The answer to sinful lust is love—God’s love, which comes to us from the outside, like the righteousness of Christ. Adopting the language that Martin Luther used to speak of Christ’s righteousness, we might call it “alien love” because it does not originate with us. It is a love that begins with God and can come to us only as a gift. For the Christian, this greater love is the organizing force for all our other desires. In this regard, love is not so much an emotion as it is disposition. We might call it a divinely empowered direction for our lives.

Our natural love is limited. The impediment of sin skews our interests in the direction of self. Jesus implies this in the second of the two great commandments, the command to “love your neighbor as yourself” (Matt. 22:39; Mark 12:31, see also Lev. 19:18, 34). We are by nature self-protective and self-interested. We are able, even in our natural state, to show some concern for others. We may enquire about the health of others when they are sick, or express sympathy when they are grieving. We might even sacrifice ourselves for someone if we feel the cause is good enough (Rom. 5:7). But the ability to love others to the same degree that we love ourselves is not natural. Our default orientation is skewed toward our desires. We will easily sacrifice the desires of others on the altar of our self-interest unless something more powerful moves those interests in a different direction.

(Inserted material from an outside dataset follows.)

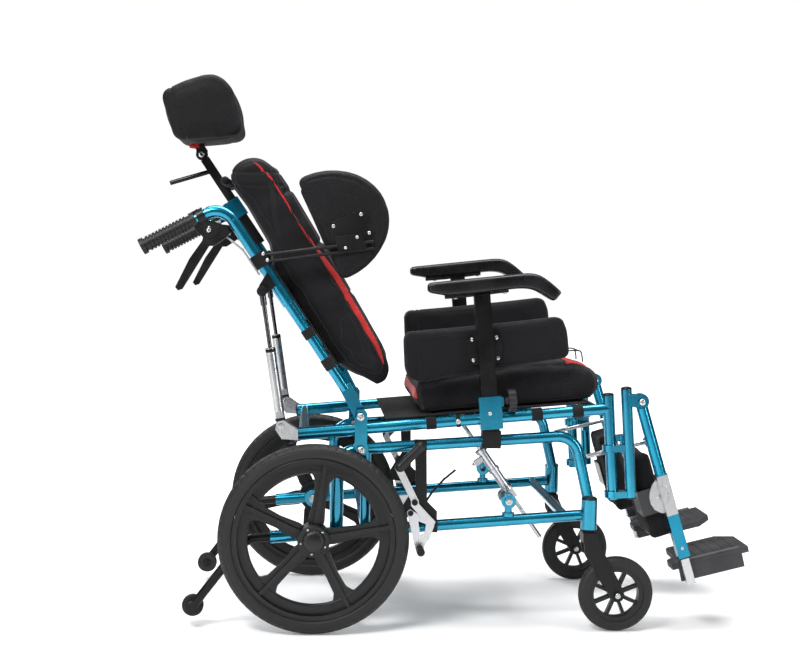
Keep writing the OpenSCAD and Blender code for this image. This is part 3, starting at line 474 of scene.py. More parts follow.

What is true of lust is true of all the capital sins. Change may require discipline, but it does not begin with discipline. What is required is a miracle of grace. Redirection is necessary if we are to love others in the way that Jesus describes, but there is only one force powerful enough to turn the tide of our desire so that we are as interested in others as we are in ourselves. It is the power of God effected by His love for us. That is why the love that Jesus describes begins not with us but with God. We love others because we love God (1 John 4:21). We love God because God first loved us (1 John 4:10–11, 19).

This may sound too mystical to be practical. Do we merely wait until some divine energy strikes us from the outside and makes us care about those for whom we previously gave no thought? God is indeed the source of this love, but it does not operate in some hidden mystical zone. The opportunities to show it and the forms that this love takes are ordinary.

With this in mind, the basic rule that Jesus lays when it comes to practicing love is simple to understand: “So in everything, do to others what you would have them do to you, for this sums up the Law and the Prophets” (Matt. 7:12). We do not dismiss our desires but allow them to be our guide by providing a mirror image. What would we want for ourselves, if the circumstances were reversed? Nothing could be simpler. It is the execution that poses the problem for us. We can see it easily enough but we often do not want to live by this rule. The corruption of our sinful nature further complicates matters. Often what we desire from others reflects our sinful self-centeredness, making it an untrustworthy guide for our own behavior. An honest evaluation of Jesus’ rule soon reveals that to follow it, we must say no to our desires. We do not need to deny that these desires exist. They are what they are, and Christ already knows that they exist. But we must often deny ourselves. Our mistake has been to believe the lie that we cannot live without the things we desire. This was the original lie that was sold to Eve by Satan. It is the lie that comes with every sinful lust that arises in our hearts.

The ultimate answer to the false virtue of lust is not better intentions or even willpower. The ultimate remedy is the cross of Jesus Christ. It is only by the cross that we can say no to our sinful desires. This ability is a gift of grace as much as forgiveness. It is the grace of God “teaches us to say ‘No’ to ungodliness and worldly passions, and to live self-controlled, upright and godly lives in this present age” (Titus 2:12). The denial is ours, but the power is God’s. This capacity to say no to ungodliness is natural only in the sense that it comes from our new nature in Christ: “Those who belong to Christ Jesus have crucified the flesh with its passions and desires” (Gal. 5:24). The Christian does not lose the capacity to lust. Instead, believers gain the ability to deny their sinful desires.

The answer to lust is more than willpower.

What does this mean for our struggle with desire? First, it means that we should not be surprised to find that it is a struggle. The stirring of sinful desire does not mean that the gospel has failed. Second, the general tone of the New Testament when it speaks of sinful desire is one of hope rather than despair. The stirring of sinful desires is not necessarily the evidence of a spiritual defeat but may be just the opposite. We should treat these stirrings as the death throes of the old nature as it rails against the Spirit.

Finally, we should not be so afraid to see our desires go unfulfilled. Countless hours of exposure to marketing has trained us to think that we should have everything we desire. Contemporary teaching about sex implies that we cannot be humans without fulfilling our sexual desires. The truth lies in the opposite direction. Our worst fate may not be that our desires will go unfulfilled but that they will be met. “We are half-hearted creatures, fooling  about with drink and sex and ambition when infinite joy is offered us, like an ignorant child who want to go on making mud pies in a slum because he cannot imagine what is meant by the offer of a holiday at the sea,” C. S. Lewis explains. “We are far too easily pleased.”  This is the problem with human desire. Not that we desire too much, but that we desire too little.